That said, the novel certainly gives modern women a new appreciation for our current situation.  The women in The Woman in White are constantly downtrodden by the men around them who believe it is entirely within their right to dictate to them everything about how they should behave, speak, dress, etc…  It appears that the only thing the women have control over is when to leave the men to their wine after dinner.  In fact the couple presented as the happiest and most well-functioning is that of Count Fosco and his wife, and they only function well due to the fact that she obeys his every command.  Mrs.

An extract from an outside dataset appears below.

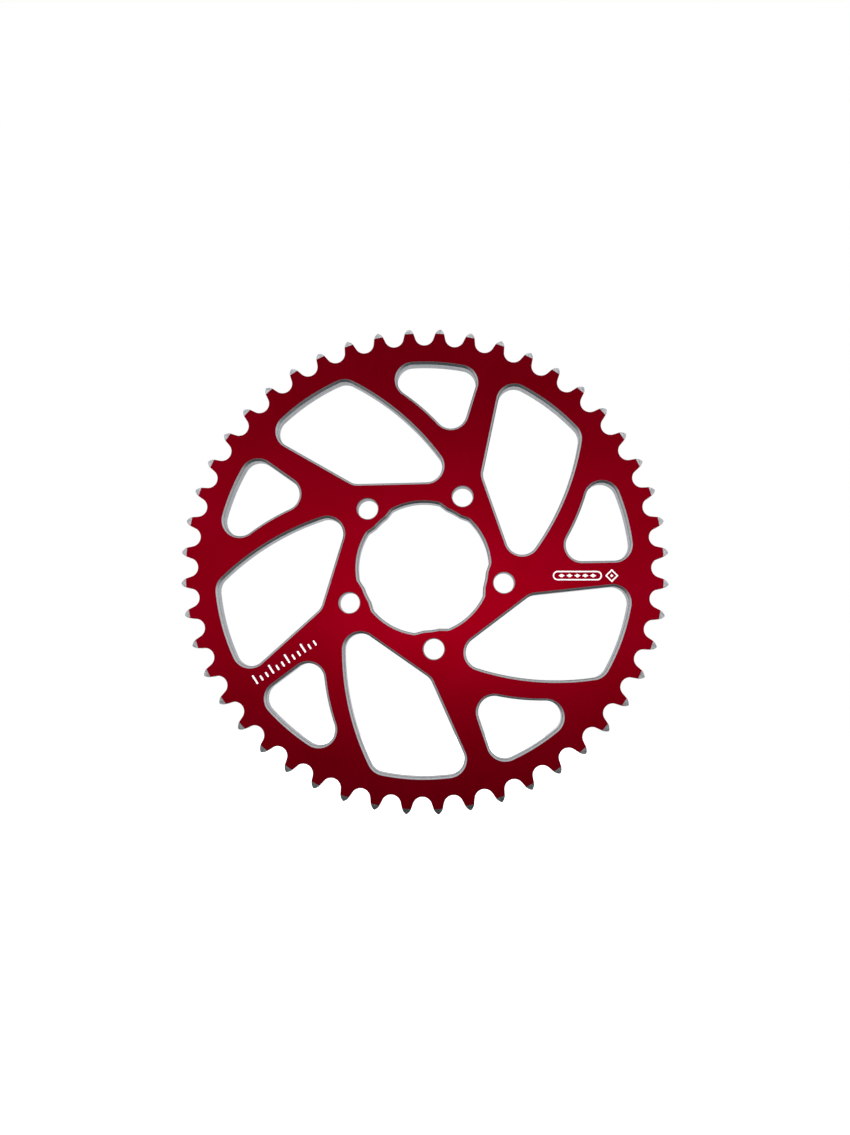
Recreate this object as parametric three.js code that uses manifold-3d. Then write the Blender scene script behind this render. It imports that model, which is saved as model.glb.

Fosco is described as a woman who prior to meeting the Count was loud, obnoxious, and always yammering on about women’s rights.  Count Fosco, apparently, “fixed all that,” and she is now such a pleasant woman to deal with.  The only woman who does not base her entire existence around a man is Marian, and that is due to her bizarre, near worshipful devotion to Laura.  It makes me shudder to think if those had been my options as a woman–existing purely for the whims of a man, downtrodden and outcast, or pure devotion to a sister.  Yeesh.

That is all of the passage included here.